Provider perspectives on the enabling environment required for skilled birth attendance: a qualitative study in western Nepal

Type Journal Article - Tropical Medicine & International Health
Title Provider perspectives on the enabling environment required for skilled birth attendance: a qualitative study in western Nepal
Author(s)
Publication (Day/Month/Year) 2014
URL http://www.ncbi.nlm.nih.gov/pubmed/25252172
Abstract
Objectives
In Nepal, where difficult geography and an under-resourced health system contribute to poor health care access, the government has increased the number of trained skilled birth attendants (SBAs) and posted them in newly constructed birthing centres attached to peripheral health facilities that are available to women 24 h a day. This study describes their views on their enabling environment.

Methods
Qualitative methods included semi-structured interviews with 22 SBAs within Palpa district, a hill district in the Western Region of Nepal; a focus group discussion with ten SBA trainees, and in-depth interviews with five key informants.

Results
Participants identified the essential components of an enabling environment as: relevant training; ongoing professional support; adequate infrastructure, equipment and drugs; and timely referral pathways.

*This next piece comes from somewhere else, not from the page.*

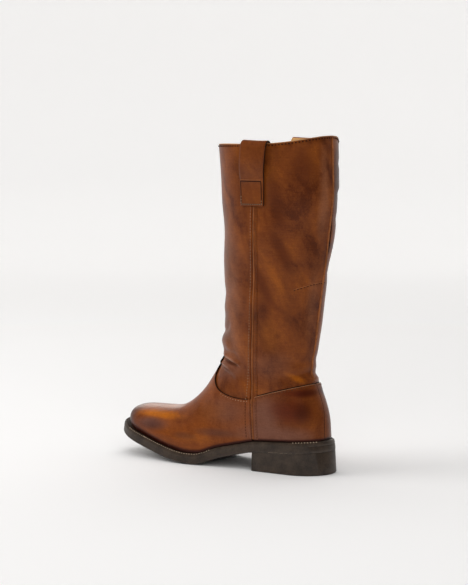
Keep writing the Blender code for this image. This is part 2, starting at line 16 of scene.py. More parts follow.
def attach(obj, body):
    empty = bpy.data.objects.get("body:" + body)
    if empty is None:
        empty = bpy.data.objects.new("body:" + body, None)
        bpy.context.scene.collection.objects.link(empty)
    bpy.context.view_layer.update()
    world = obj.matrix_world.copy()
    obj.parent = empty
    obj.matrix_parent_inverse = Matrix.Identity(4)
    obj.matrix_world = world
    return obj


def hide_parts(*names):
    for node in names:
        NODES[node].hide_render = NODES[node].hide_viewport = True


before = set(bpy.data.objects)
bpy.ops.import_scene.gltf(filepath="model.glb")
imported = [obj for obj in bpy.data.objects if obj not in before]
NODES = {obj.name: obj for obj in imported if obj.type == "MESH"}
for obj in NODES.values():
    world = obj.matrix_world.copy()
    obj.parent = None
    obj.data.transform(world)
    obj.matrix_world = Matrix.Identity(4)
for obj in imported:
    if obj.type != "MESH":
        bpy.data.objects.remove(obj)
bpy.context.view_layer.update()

All SBAs who practised alone felt unable to manage obstetric complications because quality management of life-threatening complications requires the attention of more than one SBA.

Conclusions
Maternal health guidelines should account for the provision of an enabling environment in addition to the deployment of SBAs. In Nepal, referral systems require strengthening, and the policy of posting SBAs alone, in remote clinics, needs to be reconsidered to achieve the goal of reducing maternal deaths through timely management of obstetric complications.